No Campo da Esperança
Era primavera na estação do ano e era primavera no Campo da Esperança.
Era primavera na estação do ano e era primavera no Campo da Esperança.
Campo da Esperança é o nome do Cemitério. No Cemitério, a despedida. Juliana, tão menina, tão mulher, tão cedo já não dizia nada. Seus filhos, crianças, despediram-se antes da mãe. Sua mãe incompreendia a despedida. Mãe nenhuma deveria viver a dor mais doída do mundo. No cordão umbilical, desde os inícios, a promessa de que antes vai quem antes veio.
O marido de Juliana dizia com Caetano: "Ela é tão bonita que na certa eles a ressuscitarão...". O marido de Juliana se sabe pai e se sabe continuador do que, um dia, sonharam juntos, quando juntos se olharam e juraram eternidade. A eternidade veio antes para Juliana.
Eu abracei todas aquelas dores, naquela primavera, naquele cemitério. Era inverno. É assim que a morte parece ser, inverno. Não há fé que vente para longe a vontade de ter perto quem amamos. A fé não impede que as folhas caiam das árvores e que as árvores pareçam sem vida.
Juliana, sem palavras, deitada, parecia sem vida.
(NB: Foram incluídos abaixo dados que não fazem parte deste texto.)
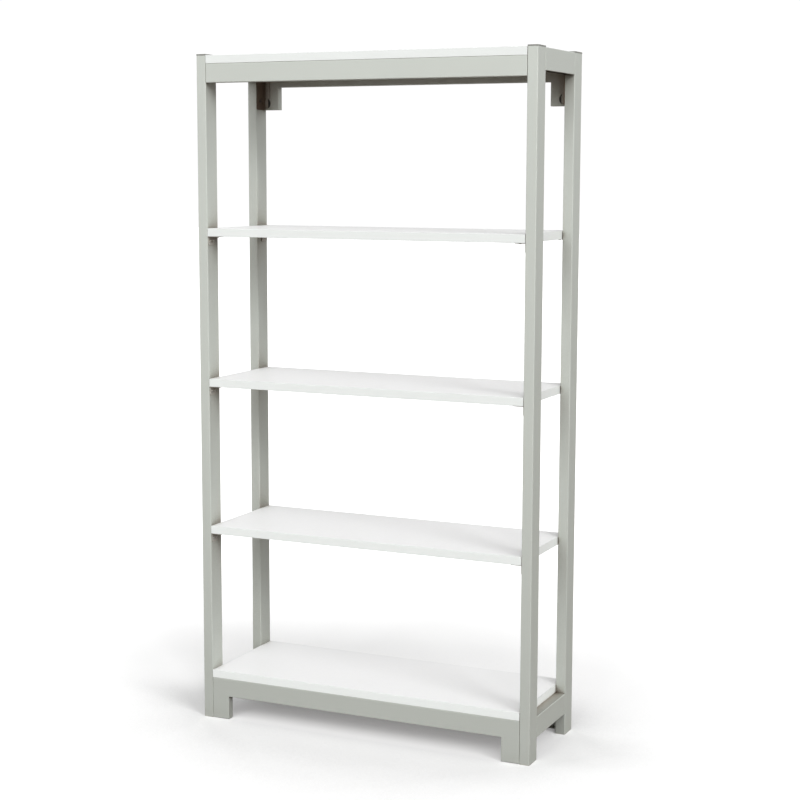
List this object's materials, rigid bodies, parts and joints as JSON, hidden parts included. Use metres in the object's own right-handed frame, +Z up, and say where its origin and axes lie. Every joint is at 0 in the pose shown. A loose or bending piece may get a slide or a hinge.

A vida de Juliana era dita nos dizeres dos que disseram ditos, quando ela também dizia. Diziam dos seus sorrisos. Da filha amorosa. Da mãe sonhadora de futuros. Da mulher tecedora de bondades. A máquina humana tem um tempo do funcionar. As árvores parecem sem vida nos invernos, dizia eu em oração. Parecem. Miraculosamente, surge a primavera. E a nova roupagem desmente os olhos. E até os incrédulos veem. Juliana nunca esteve sem vida.
A morte é a primavera da alma. O corpo volta à terra. É o simbólico. É o "húmus". Somos todos terra. Somos todos humanos. Somos todos viventes das estações que inventamos para aliviar o que somos.
Somos as quenturas de cada verão e somos as transformações dos outonos. Somos o frio que dói a alma dos invernos e somos o inverno que parece ser o fim. O fim é a primavera. O fim são os florescimentos. Aqui e no Mistério.
Juliana é perfume na eternidade. Juliana é! Do verbo que nunca deixa de ser.
"Como é a eternidade?”, talvez perguntem os filhos de Juliana. Somos pequenos demais para saber, pequenos demais para voar o voo das almas.
É um outro nascer. No cordão umbilical, não imaginávamos que pudéssemos sair de um ventre tão pequeno, tão aconchegante, para viver o mundo grande. Nascemos sem saber. Nascemos sentindo. Sabemos, também, nada do novo nascimento.
Modestamente, desconfio dos que dizem nada existir como desconfio dos que têm tanta certeza que explicam como será. Seria possível algum bebê dizer o mundo antes de ser? Sentia ele apenas o amor nutrindo sua vida e preparando o nascer. Nesse mundo grande, também vivemos aconchegos. Também nutrimos e fomos nutridos de amor. E depois?
Respeito os que desacreditam de tudo. Cada um tem o seu jeito de se ajeitar nas estações. Eu acredito.
Na primavera do Cemitério chamado Campo da Esperança, enquanto ouvia os dizeres da irmã de Juliana, enquanto cantavam canções de fé, enquanto abraçava seu marido, tão meu amigo, enquanto enxugava as lágrimas de sua mãe, eu olhava para o céu.
Olhava para o céu e sentia uma paz reparadora de tristezas. Uma paz anunciadora dos voos, dos voos para o alto, dos voos que, metaforicamente, dizem que não ficamos embaixo da terra. Que o marido de Juliana e, também, Caetano estão certos, é beleza demais para não prosseguir.
Prossegui acreditando. Abracei duas palavras para não caminhar sozinho, enquanto saía daquele Campo da Esperança. A fé e a saudade.
A fé que diz que sei nada, mas que confio muito. E a saudade, ah, a saudade! Só tem saudade quem autorizou o amor a enlaçar a própria vida em outras vidas, quem, no campo da existência, existiu para abrir espaços para outros florescerem. Afinal, nascemos para a primavera.